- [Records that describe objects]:

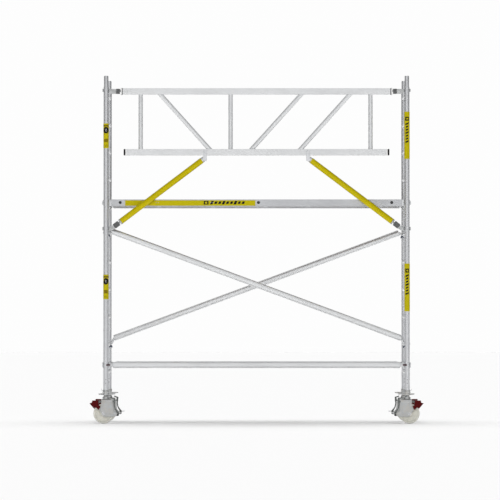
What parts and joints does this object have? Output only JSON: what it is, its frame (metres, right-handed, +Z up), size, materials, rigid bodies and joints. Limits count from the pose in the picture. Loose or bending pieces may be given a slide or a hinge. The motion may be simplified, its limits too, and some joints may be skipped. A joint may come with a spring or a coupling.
{
  "type": "mobile scaffold tower",
  "caption": "Mobile aluminium scaffold tower: ladder end frames, hooked platform with hatch, claw-ended braces, a guardrail on one side and braked castors on screw legs.",
  "frame": {"origin": "on the floor, midway between the four legs", "axes": "+X along the bay towards the right end frame, -Y towards the guardrail side, +Z up"},
  "size_m": [3.358, 0.847, 3.5],
  "materials": {
    "aluminium": "mill finish, satin",
    "zinc_steel": "zinc plated, satin",
    "cream_nylon": "moulded, semi-matt",
    "red_plastic": "moulded, satin",
    "blue_plastic": "moulded, satin",
    "yellow_paint": "powder coated, satin",
    "dark_steel": "blackened, satin",
    "dark_plastic": "moulded, matt",
    "plywood": "phenolic film, matt"
  },
  "bodies": {
    "tower": {"lower_frame_left": "aluminium", "lower_frame_right": "aluminium", "upper_frame_left": "aluminium", "upper_frame_right": "aluminium", "horizontal_brace_front": "aluminium", "horizontal_brace_rear": "aluminium", "diagonal_brace_front": "aluminium", "diagonal_brace_rear": "aluminium", "guardrail_frame": "aluminium", "guardrail_arm_left": "yellow_paint", "guardrail_arm_right": "yellow_paint", "guardrail_claw_left": "zinc_steel", "guardrail_claw_right": "zinc_steel", "arm_claw_left": "zinc_steel", "arm_claw_right": "zinc_steel", "platform_chassis": "aluminium", "platform_end_left": "aluminium", "platform_end_right": "aluminium", "deck_panel_long": "plywood", "deck_panel_short": "plywood"},
    "leg_front_left": {"leg_front_left": "zinc_steel"},
    "nut_front_left": {"wing_nut_front_left": "zinc_steel"},
    "fork_front_left": {"fork_front_left": "zinc_steel"},
    "wheel_front_left": {"wheel_front_left": "cream_nylon"},
    "brake_front_left": {"brake_lever_front_left": "dark_steel", "brake_pedal_front_left": "red_plastic"},
    "leg_rear_left": {"leg_rear_left": "zinc_steel"},
    "nut_rear_left": {"wing_nut_rear_left": "zinc_steel"},
    "fork_rear_left": {"fork_rear_left": "zinc_steel"},
    "wheel_rear_left": {"wheel_rear_left": "cream_nylon"},
    "brake_rear_left": {"brake_lever_rear_left": "dark_steel", "brake_pedal_rear_left": "red_plastic"},
    "leg_front_right": {"leg_front_right": "zinc_steel"},
    "nut_front_right": {"wing_nut_front_right": "zinc_steel"},
    "fork_front_right": {"fork_front_right": "zinc_steel"},
    "wheel_front_right": {"wheel_front_right": "cream_nylon"},
    "brake_front_right": {"brake_lever_front_right": "dark_steel", "brake_pedal_front_right": "red_plastic"},
    "leg_rear_right": {"leg_rear_right": "zinc_steel"},
    "nut_rear_right": {"wing_nut_rear_right": "zinc_steel"},
    "fork_rear_right": {"fork_rear_right": "zinc_steel"},
    "wheel_rear_right": {"wheel_rear_right": "cream_nylon"},
    "brake_rear_right": {"brake_lever_rear_right": "dark_steel", "brake_pedal_rear_right": "red_plastic"},
    "brace_pawl_front_left": {"brace_pawl_front_left": "red_plastic"},
    "brace_pawl_front_right": {"brace_pawl_front_right": "red_plastic"},
    "diagonal_pawl_front_left": {"diagonal_pawl_front_left": "blue_plastic"},
    "diagonal_pawl_front_right": {"diagonal_pawl_front_right": "blue_plastic"},
    "brace_pawl_rear_left": {"brace_pawl_rear_left": "red_plastic"},
    "brace_pawl_rear_right": {"brace_pawl_rear_right": "red_plastic"},
    "diagonal_pawl_rear_left": {"diagonal_pawl_rear_left": "blue_plastic"},
    "diagonal_pawl_rear_right": {"diagonal_pawl_rear_right": "blue_plastic"},
    "guardrail_trigger_left": {"guardrail_trigger_left": "dark_plastic"},
    "arm_trigger_left": {"arm_trigger_left": "dark_plastic"},
    "windlock_left": {"windlock_left": "zinc_steel"},
    "guardrail_trigger_right": {"guardrail_trigger_right": "dark_plastic"},
    "arm_trigger_right": {"arm_trigger_right": "dark_plastic"},
    "windlock_right": {"windlock_right": "zinc_steel"},
    "hatch": {"hatch": "plywood"},
    "hatch_latch": {"hatch_latch": "dark_plastic"}
  },
  "joints": [
    {"name": "hatch_open", "type": "hinge", "parent": "tower", "child": "hatch", "pos_m": [0.903, -0.284, 2.255], "axis": [1, 0, 0], "range_deg": [0, 85]},
    {"name": "latch_turn", "type": "hinge", "parent": "hatch", "child": "hatch_latch", "pos_m": [0.903, 0.245, 2.255], "axis": [0, 0, 1], "range_deg": [0, 90]},
    {"name": "windlock_left_swing", "type": "hinge", "parent": "tower", "child": "windlock_left", "pos_m": [-1.476, 0, 2.188], "axis": [0, -1, 0], "range_deg": [0, 75], "stiffness_Nm_per_rad": 0.6, "springref_deg": -28.65},
    {"name": "windlock_right_swing", "type": "hinge", "parent": "tower", "child": "windlock_right", "pos_m": [1.476, 0, 2.188], "axis": [0, 1, 0], "range_deg": [0, 75], "stiffness_Nm_per_rad": 0.6, "springref_deg": -28.65},
    {"name": "guardrail_trigger_left_pull", "type": "slide", "parent": "tower", "child": "guardrail_trigger_left", "axis": [1, 0, 0], "range_m": [0, 0.009], "stiffness_N_per_m": 400, "springref_m": -0.01},
    {"name": "guardrail_trigger_right_pull", "type": "slide", "parent": "tower", "child": "guardrail_trigger_right", "axis": [-1, 0, 0], "range_m": [0, 0.009], "stiffness_N_per_m": 400, "springref_m": -0.01},
    {"name": "arm_trigger_left_pull", "type": "slide", "parent": "tower", "child": "arm_trigger_left", "axis": [0.7981, 0, 0.6025], "range_m": [0, 0.01], "stiffness_N_per_m": 400, "springref_m": -0.01},
    {"name": "arm_trigger_right_pull", "type": "slide", "parent": "tower", "child": "arm_trigger_right", "axis": [-0.7981, 0, 0.6025], "range_m": [0, 0.01], "stiffness_N_per_m": 400, "springref_m": -0.01},
    {"name": "nut_turn_front_left", "type": "hinge", "parent": "tower", "child": "nut_front_left", "pos_m": [-1.515, -0.35, 0.3], "axis": [0, 0, 1], "range_deg": [0, 7200]},
    {"name": "leg_extend_front_left", "type": "slide", "parent": "tower", "child": "leg_front_left", "axis": [0, 0, -1], "range_m": [0, 0.2001]},
    {"name": "fork_swivel_front_left", "type": "hinge", "parent": "leg_front_left", "child": "fork_front_left", "pos_m": [-1.515, -0.35, 0.2465], "axis": [0, 0, 1], "continuous": true},
    {"name": "wheel_spin_front_left", "type": "hinge", "parent": "fork_front_left", "child": "wheel_front_left", "pos_m": [-1.54, -0.35, 0.1], "axis": [0, 1, 0], "continuous": true},
    {"name": "brake_press_front_left", "type": "hinge", "parent": "fork_front_left", "child": "brake_front_left", "pos_m": [-1.396, -0.35, 0.086], "axis": [0, -1, 0], "range_deg": [0, 2.5]},
    {"name": "nut_turn_rear_left", "type": "hinge", "parent": "tower", "child": "nut_rear_left", "pos_m": [-1.515, 0.35, 0.3], "axis": [0, 0, 1], "range_deg": [0, 7200]},
    {"name": "leg_extend_rear_left", "type": "slide", "parent": "tower", "child": "leg_rear_left", "axis": [0, 0, -1], "range_m": [0, 0.2001]},
    {"name": "fork_swivel_rear_left", "type": "hinge", "parent": "leg_rear_left", "child": "fork_rear_left", "pos_m": [-1.515, 0.35, 0.2465], "axis": [0, 0, 1], "continuous": true},
    {"name": "wheel_spin_rear_left", "type": "hinge", "parent": "fork_rear_left", "child": "wheel_rear_left", "pos_m": [-1.54, 0.35, 0.1], "axis": [0, 1, 0], "continuous": true},
    {"name": "brake_press_rear_left", "type": "hinge", "parent": "fork_rear_left", "child": "brake_rear_left", "pos_m": [-1.396, 0.35, 0.086], "axis": [0, -1, 0], "range_deg": [0, 2.5]},
    {"name": "nut_turn_front_right", "type": "hinge", "parent": "tower", "child": "nut_front_right", "pos_m": [1.515, -0.35, 0.3], "axis": [0, 0, 1], "range_deg": [0, 7200]},
    {"name": "leg_extend_front_right", "type": "slide", "parent": "tower", "child": "leg_front_right", "axis": [0, 0, -1], "range_m": [0, 0.2001]},
    {"name": "fork_swivel_front_right", "type": "hinge", "parent": "leg_front_right", "child": "fork_front_right", "pos_m": [1.515, -0.35, 0.2465], "axis": [0, 0, 1], "continuous": true},
    {"name": "wheel_spin_front_right", "type": "hinge", "parent": "fork_front_right", "child": "wheel_front_right", "pos_m": [1.54, -0.35, 0.1], "axis": [0, 1, 0], "continuous": true},
    {"name": "brake_press_front_right", "type": "hinge", "parent": "fork_front_right", "child": "brake_front_right", "pos_m": [1.396, -0.35, 0.086], "axis": [0, 1, 0], "range_deg": [0, 2.5]},
    {"name": "nut_turn_rear_right", "type": "hinge", "parent": "tower", "child": "nut_rear_right", "pos_m": [1.515, 0.35, 0.3], "axis": [0, 0, 1], "range_deg": [0, 7200]},
    {"name": "leg_extend_rear_right", "type": "slide", "parent": "tower", "child": "leg_rear_right", "axis": [0, 0, -1], "range_m": [0, 0.2001]},
    {"name": "fork_swivel_rear_right", "type": "hinge", "parent": "leg_rear_right", "child": "fork_rear_right", "pos_m": [1.515, 0.35, 0.2465], "axis": [0, 0, 1], "continuous": true},
    {"name": "wheel_spin_rear_right", "type": "hinge", "parent": "fork_rear_right", "child": "wheel_rear_right", "pos_m": [1.54, 0.35, 0.1], "axis": [0, 1, 0], "continuous": true},
    {"name": "brake_press_rear_right", "type": "hinge", "parent": "fork_rear_right", "child": "brake_rear_right", "pos_m": [1.396, 0.35, 0.086], "axis": [0, 1, 0], "range_deg": [0, 2.5]},
    {"name": "brace_pawl_front_left_swing", "type": "hinge", "parent": "tower", "child": "brace_pawl_front_left", "pos_m": [-1.482, -0.365, 0.588], "axis": [0, 0, 1], "range_deg": [0, 40], "stiffness_Nm_per_rad": 0.05, "springref_deg": -14.32},
    {"name": "brace_pawl_front_right_swing", "type": "hinge", "parent": "tower", "child": "brace_pawl_front_right", "pos_m": [1.482, -0.365, 0.588], "axis": [0, 0, -1], "range_deg": [0, 40], "stiffness_Nm_per_rad": 0.05, "springref_deg": -14.32},
    {"name": "diagonal_pawl_front_left_swing", "type": "hinge", "parent": "tower", "child": "diagonal_pawl_front_left", "pos_m": [-1.485, -0.285, 1.903], "axis": [0, -1, 0], "range_deg": [0, 25], "stiffness_Nm_per_rad": 0.05, "springref_deg": -14.32},
    {"name": "diagonal_pawl_front_right_swing", "type": "hinge", "parent": "tower", "child": "diagonal_pawl_front_right", "pos_m": [1.485, -0.285, 0.783], "axis": [0, 1, 0], "range_deg": [0, 25], "stiffness_Nm_per_rad": 0.05, "springref_deg": -14.32},
    {"name": "brace_pawl_rear_left_swing", "type": "hinge", "parent": "tower", "child": "brace_pawl_rear_left", "pos_m": [-1.482, 0.365, 0.588], "axis": [0, 0, -1], "range_deg": [0, 40], "stiffness_Nm_per_rad": 0.05, "springref_deg": -14.32},
    {"name": "brace_pawl_rear_right_swing", "type": "hinge", "parent": "tower", "child": "brace_pawl_rear_right", "pos_m": [1.482, 0.365, 0.588], "axis": [0, 0, 1], "range_deg": [0, 40], "stiffness_Nm_per_rad": 0.05, "springref_deg": -14.32},
    {"name": "diagonal_pawl_rear_left_swing", "type": "hinge", "parent": "tower", "child": "diagonal_pawl_rear_left", "pos_m": [-1.485, 0.285, 0.783], "axis": [0, -1, 0], "range_deg": [0, 25], "stiffness_Nm_per_rad": 0.05, "springref_deg": -14.32},
    {"name": "diagonal_pawl_rear_right_swing", "type": "hinge", "parent": "tower", "child": "diagonal_pawl_rear_right", "pos_m": [1.485, 0.285, 1.903], "axis": [0, 1, 0], "range_deg": [0, 25], "stiffness_Nm_per_rad": 0.05, "springref_deg": -14.32}
  ],
  "couplings": [
    {"joint": "leg_extend_front_left", "follows": "nut_turn_front_left", "m_per_rad": 0.0015915},
    {"joint": "leg_extend_rear_left", "follows": "nut_turn_rear_left", "m_per_rad": 0.0015915},
    {"joint": "leg_extend_front_right", "follows": "nut_turn_front_right", "m_per_rad": 0.0015915},
    {"joint": "leg_extend_rear_right", "follows": "nut_turn_rear_right", "m_per_rad": 0.0015915}
  ]
}
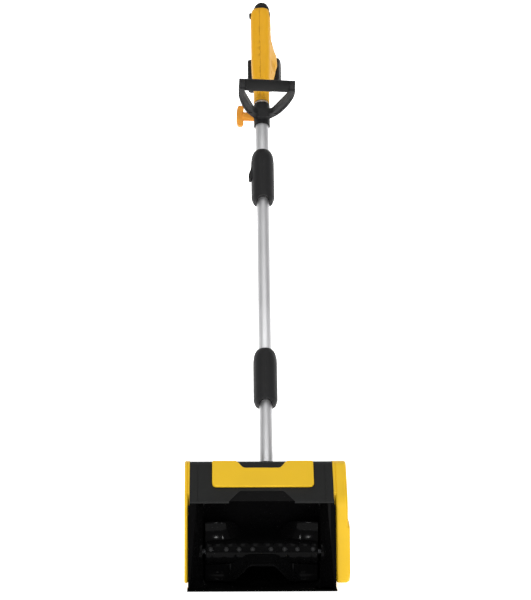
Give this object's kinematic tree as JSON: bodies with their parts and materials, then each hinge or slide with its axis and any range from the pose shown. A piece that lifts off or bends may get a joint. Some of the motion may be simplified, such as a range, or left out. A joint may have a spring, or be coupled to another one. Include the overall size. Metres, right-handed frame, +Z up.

- [WHAT NEEDS TO BE DONE]: Using the listing above, return all lines where the word "JSON" occurs.

- [RESULT FOR THIS TASK]:
What parts and joints does this object have? Output only JSON: what it is, its frame (metres, right-handed, +Z up), size, materials, rigid bodies and joints. Limits count from the pose in the picture. Loose or bending pieces may be given a slide or a hinge. The motion may be simplified, its limits too, and some joints may be skipped. A joint may come with a spring or a coupling.
Give this object's kinematic tree as JSON: bodies with their parts and materials, then each hinge or slide with its axis and any range from the pose shown. A piece that lifts off or bends may get a joint. Some of the motion may be simplified, such as a range, or left out. A joint may have a spring, or be coupled to another one. Include the overall size. Metres, right-handed frame, +Z up.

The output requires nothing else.